## start

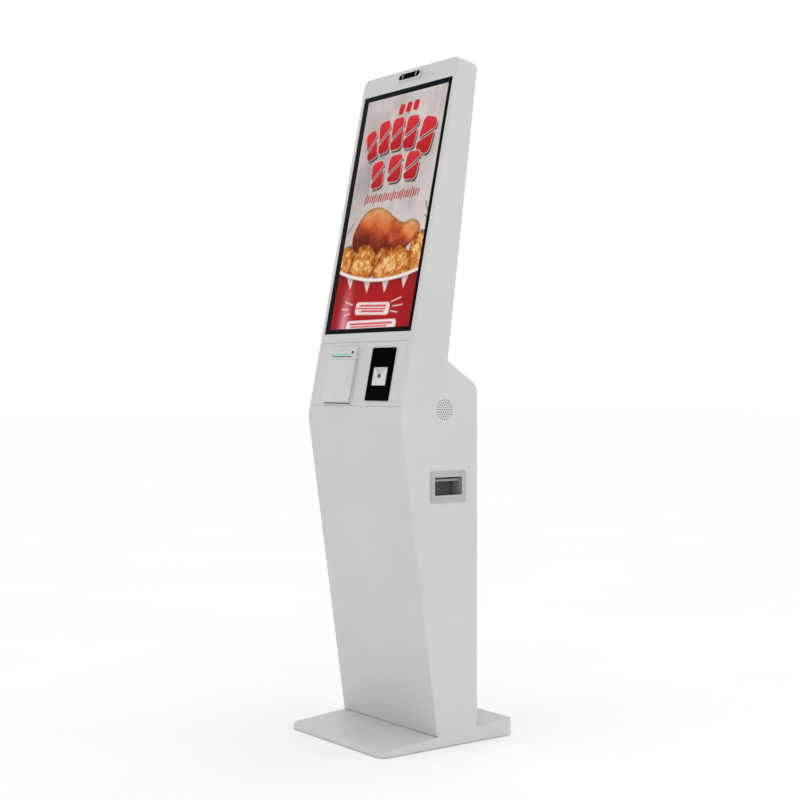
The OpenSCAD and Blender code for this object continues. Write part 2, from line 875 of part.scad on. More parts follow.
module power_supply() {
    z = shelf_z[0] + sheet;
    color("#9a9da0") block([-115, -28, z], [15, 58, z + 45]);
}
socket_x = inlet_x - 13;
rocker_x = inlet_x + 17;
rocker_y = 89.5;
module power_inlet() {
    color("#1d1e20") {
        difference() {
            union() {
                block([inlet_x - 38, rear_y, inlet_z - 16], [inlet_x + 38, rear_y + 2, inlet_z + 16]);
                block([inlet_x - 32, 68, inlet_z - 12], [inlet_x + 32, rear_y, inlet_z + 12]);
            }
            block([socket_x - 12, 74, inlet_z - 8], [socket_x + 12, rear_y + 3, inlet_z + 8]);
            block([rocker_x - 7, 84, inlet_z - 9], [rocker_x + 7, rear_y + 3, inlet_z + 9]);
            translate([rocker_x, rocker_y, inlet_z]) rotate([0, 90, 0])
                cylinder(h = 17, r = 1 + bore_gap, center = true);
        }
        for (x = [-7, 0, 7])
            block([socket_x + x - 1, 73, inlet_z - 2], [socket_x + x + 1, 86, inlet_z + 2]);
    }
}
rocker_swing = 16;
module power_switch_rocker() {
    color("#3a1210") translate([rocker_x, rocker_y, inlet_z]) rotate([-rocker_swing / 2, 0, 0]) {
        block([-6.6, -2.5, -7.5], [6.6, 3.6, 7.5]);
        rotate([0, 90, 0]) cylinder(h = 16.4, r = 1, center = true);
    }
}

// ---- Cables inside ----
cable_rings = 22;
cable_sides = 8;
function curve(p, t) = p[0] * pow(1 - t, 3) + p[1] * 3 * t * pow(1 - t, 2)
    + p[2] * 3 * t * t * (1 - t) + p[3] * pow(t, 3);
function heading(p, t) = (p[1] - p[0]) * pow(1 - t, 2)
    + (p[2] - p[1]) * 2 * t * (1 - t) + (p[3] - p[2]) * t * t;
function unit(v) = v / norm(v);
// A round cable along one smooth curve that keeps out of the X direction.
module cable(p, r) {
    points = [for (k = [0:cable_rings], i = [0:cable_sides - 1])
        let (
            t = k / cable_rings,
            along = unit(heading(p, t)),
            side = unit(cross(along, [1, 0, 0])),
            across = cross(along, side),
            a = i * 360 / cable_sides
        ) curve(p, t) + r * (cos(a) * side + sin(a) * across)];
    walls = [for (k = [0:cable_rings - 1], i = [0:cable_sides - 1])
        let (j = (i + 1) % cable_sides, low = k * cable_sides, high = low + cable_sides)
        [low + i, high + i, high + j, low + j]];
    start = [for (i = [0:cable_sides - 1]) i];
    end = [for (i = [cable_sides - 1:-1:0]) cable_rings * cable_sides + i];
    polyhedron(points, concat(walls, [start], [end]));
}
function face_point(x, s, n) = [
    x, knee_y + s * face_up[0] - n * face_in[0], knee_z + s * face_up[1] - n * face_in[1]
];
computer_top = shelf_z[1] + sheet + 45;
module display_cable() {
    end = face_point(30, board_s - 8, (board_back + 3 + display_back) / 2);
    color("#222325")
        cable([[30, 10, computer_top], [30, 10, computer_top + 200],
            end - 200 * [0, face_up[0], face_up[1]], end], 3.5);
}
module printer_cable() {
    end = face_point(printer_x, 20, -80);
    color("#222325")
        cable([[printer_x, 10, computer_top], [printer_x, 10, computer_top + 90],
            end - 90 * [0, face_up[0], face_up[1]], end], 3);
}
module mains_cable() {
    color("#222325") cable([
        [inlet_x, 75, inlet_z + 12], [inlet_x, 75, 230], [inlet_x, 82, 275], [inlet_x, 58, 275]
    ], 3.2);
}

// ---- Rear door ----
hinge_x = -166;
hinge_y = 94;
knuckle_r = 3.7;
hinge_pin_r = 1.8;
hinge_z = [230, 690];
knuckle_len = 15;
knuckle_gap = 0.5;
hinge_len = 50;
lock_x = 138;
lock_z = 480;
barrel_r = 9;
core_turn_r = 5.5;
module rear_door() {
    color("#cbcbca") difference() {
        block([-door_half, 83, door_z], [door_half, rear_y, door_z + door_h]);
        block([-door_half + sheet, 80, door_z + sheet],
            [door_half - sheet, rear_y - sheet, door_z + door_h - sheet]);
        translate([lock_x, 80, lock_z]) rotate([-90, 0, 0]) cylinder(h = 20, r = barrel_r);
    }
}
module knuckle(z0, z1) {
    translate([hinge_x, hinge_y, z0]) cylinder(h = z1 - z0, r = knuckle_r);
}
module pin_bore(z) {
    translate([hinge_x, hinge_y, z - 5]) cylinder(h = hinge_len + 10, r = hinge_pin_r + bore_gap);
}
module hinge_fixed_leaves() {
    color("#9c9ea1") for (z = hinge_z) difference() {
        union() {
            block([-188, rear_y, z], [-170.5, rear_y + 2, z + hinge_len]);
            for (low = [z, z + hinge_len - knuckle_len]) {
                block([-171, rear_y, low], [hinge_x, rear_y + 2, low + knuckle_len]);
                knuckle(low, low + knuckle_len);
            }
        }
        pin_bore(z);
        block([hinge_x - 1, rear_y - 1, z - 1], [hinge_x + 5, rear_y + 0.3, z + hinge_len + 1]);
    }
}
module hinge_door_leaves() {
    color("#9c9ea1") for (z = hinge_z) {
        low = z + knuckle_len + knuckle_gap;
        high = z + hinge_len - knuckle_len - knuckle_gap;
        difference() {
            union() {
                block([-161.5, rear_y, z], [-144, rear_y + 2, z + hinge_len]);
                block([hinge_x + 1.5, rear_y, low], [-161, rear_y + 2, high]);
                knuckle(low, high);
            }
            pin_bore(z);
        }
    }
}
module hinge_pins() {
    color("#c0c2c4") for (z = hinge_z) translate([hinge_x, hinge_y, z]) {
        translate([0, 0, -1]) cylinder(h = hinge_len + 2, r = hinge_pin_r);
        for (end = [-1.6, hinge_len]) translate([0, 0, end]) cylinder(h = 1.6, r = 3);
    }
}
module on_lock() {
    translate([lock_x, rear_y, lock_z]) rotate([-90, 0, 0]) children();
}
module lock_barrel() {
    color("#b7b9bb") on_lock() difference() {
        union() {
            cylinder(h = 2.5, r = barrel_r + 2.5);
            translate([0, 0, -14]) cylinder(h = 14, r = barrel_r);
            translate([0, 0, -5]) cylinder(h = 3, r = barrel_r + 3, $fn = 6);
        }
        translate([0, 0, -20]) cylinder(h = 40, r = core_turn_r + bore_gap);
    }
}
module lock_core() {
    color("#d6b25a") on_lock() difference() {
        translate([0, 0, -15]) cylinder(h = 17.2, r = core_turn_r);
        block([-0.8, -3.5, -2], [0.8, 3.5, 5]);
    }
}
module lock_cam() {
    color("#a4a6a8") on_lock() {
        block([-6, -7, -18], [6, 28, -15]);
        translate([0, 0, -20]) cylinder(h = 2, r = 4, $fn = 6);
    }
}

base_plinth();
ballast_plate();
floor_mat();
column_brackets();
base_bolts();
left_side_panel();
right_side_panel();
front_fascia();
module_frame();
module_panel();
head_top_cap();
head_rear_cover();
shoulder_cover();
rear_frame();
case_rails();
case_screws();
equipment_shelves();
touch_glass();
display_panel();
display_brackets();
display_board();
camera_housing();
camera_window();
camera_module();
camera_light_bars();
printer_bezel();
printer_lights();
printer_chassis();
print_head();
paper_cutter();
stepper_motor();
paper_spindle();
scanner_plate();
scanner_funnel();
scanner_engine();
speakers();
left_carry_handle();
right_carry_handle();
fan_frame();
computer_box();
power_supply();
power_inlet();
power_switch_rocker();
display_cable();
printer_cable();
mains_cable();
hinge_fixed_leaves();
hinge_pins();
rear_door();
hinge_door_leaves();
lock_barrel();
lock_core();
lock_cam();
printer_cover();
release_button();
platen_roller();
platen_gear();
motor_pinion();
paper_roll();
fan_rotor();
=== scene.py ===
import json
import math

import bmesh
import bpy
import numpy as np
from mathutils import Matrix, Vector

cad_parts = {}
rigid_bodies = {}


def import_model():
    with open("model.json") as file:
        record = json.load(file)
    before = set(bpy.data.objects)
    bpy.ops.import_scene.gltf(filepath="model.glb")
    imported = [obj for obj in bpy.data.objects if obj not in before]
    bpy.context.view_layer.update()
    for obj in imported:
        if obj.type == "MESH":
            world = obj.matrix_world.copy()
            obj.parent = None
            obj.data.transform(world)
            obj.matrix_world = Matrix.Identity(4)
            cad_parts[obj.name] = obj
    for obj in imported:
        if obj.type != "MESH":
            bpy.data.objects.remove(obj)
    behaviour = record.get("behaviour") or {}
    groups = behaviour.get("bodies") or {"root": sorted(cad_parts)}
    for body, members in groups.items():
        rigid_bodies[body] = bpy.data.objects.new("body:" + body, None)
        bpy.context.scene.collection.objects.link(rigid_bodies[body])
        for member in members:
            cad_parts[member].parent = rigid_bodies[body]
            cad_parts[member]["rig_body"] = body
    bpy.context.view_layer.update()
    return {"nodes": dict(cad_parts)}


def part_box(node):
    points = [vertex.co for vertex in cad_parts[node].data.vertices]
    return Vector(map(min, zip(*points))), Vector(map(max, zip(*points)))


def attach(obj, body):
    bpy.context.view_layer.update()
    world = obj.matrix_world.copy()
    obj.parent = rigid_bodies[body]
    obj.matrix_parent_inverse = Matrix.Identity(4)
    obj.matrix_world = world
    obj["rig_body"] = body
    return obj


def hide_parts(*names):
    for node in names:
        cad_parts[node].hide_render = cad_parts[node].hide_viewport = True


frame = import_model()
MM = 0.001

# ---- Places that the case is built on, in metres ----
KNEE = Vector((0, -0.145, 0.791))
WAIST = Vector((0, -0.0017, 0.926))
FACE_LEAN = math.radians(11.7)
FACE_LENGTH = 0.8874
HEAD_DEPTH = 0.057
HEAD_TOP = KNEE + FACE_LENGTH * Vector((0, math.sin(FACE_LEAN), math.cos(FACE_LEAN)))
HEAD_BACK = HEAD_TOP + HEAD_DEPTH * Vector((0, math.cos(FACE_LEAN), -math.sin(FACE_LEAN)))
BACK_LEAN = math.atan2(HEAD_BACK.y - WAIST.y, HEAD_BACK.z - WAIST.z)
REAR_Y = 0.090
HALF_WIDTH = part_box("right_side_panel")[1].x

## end

▸ TO BE DONE
In the listing above, find the line containing "base_plinth();" and the line containing "cad_parts[member].parent = rigid_bodies[body]", then repeat those two lines and everything between them exactly.

▸ SOLUTION TO THIS EXERCISE
base_plinth();
ballast_plate();
floor_mat();
column_brackets();
base_bolts();
left_side_panel();
right_side_panel();
front_fascia();
module_frame();
module_panel();
head_top_cap();
head_rear_cover();
shoulder_cover();
rear_frame();
case_rails();
case_screws();
equipment_shelves();
touch_glass();
display_panel();
display_brackets();
display_board();
camera_housing();
camera_window();
camera_module();
camera_light_bars();
printer_bezel();
printer_lights();
printer_chassis();
print_head();
paper_cutter();
stepper_motor();
paper_spindle();
scanner_plate();
scanner_funnel();
scanner_engine();
speakers();
left_carry_handle();
right_carry_handle();
fan_frame();
computer_box();
power_supply();
power_inlet();
power_switch_rocker();
display_cable();
printer_cable();
mains_cable();
hinge_fixed_leaves();
hinge_pins();
rear_door();
hinge_door_leaves();
lock_barrel();
lock_core();
lock_cam();
printer_cover();
release_button();
platen_roller();
platen_gear();
motor_pinion();
paper_roll();
fan_rotor();
=== scene.py ===
import json
import math

import bmesh
import bpy
import numpy as np
from mathutils import Matrix, Vector

cad_parts = {}
rigid_bodies = {}


def import_model():
    with open("model.json") as file:
        record = json.load(file)
    before = set(bpy.data.objects)
    bpy.ops.import_scene.gltf(filepath="model.glb")
    imported = [obj for obj in bpy.data.objects if obj not in before]
    bpy.context.view_layer.update()
    for obj in imported:
        if obj.type == "MESH":
            world = obj.matrix_world.copy()
            obj.parent = None
            obj.data.transform(world)
            obj.matrix_world = Matrix.Identity(4)
            cad_parts[obj.name] = obj
    for obj in imported:
        if obj.type != "MESH":
            bpy.data.objects.remove(obj)
    behaviour = record.get("behaviour") or {}
    groups = behaviour.get("bodies") or {"root": sorted(cad_parts)}
    for body, members in groups.items():
        rigid_bodies[body] = bpy.data.objects.new("body:" + body, None)
        bpy.context.scene.collection.objects.link(rigid_bodies[body])
        for member in members:
            cad_parts[member].parent = rigid_bodies[body]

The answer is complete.